Budget Checker Script

# tests/performance/check_budget.py
# HARDENED: Fail pipeline if performance budget exceeded
import csv
import sys

BUDGETS = {
    "p50": 100,      # ms
    "p99": 500,      # ms
    "error_rate": 0.1  # percent
}

def check_budget(csv_path):
    failures = []
    with open(csv_path) as f:
        reader = csv.DictReader(f)
        for row in reader:
            if row["Name"] == "Aggregated":
                p50 = float(row["50%"])
                p99 = float(row["99%"])
                total = int(row["Request Count"])
                failures_count = int(row["Failure Count"])
                error_rate = (failures_count / total * 100) if total > 0 else 0

                if p50 > BUDGETS["p50"]:
                    failures.append(f"p50 latency {p50}ms > budget {BUDGETS['p50']}ms")
                if p99 > BUDGETS["p99"]:
                    failures.append(f"p99 latency {p99}ms > budget {BUDGETS['p99']}ms")
                if error_rate > BUDGETS["error_rate"]:
                    failures.append(f"Error rate {error_rate:.2f}% > budget {BUDGETS['error_rate']}%")

    if failures:
        print("Performance budget EXCEEDED:")
        for f in failures:
            print(f"  - {f}")
        sys.exit(1)
    else:
        print("Performance budget OK")

if __name__ == "__main__":
    check_budget(sys.argv[1])

The Gate

The budget checker script is the gate.

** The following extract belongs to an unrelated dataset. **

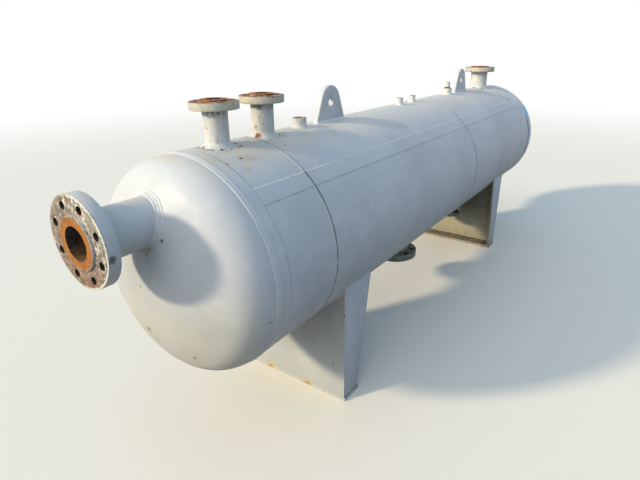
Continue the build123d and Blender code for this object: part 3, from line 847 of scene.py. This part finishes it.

It reads Locust’s CSV output, compares against defined budgets, and exits with a non-zero code if any budget is exceeded. GitHub branch protection requires this check to pass.

The Recovery

Tests are flaky due to CI resource constraints: Use fixed user counts, not ramp-up. CI runners have variable CPU. If the runner is slow, latency is artificially high. Consider dedicated runners for performance tests.

Baseline latency varies between environments: Do not compare staging numbers to production numbers. Compare PR branch to main branch, both running in the same CI environment.

Locust tests take too long for PRs: Run smoke tests (30s, 10 users) on PRs. Run full load tests on merge to main. Run stress tests pre-release.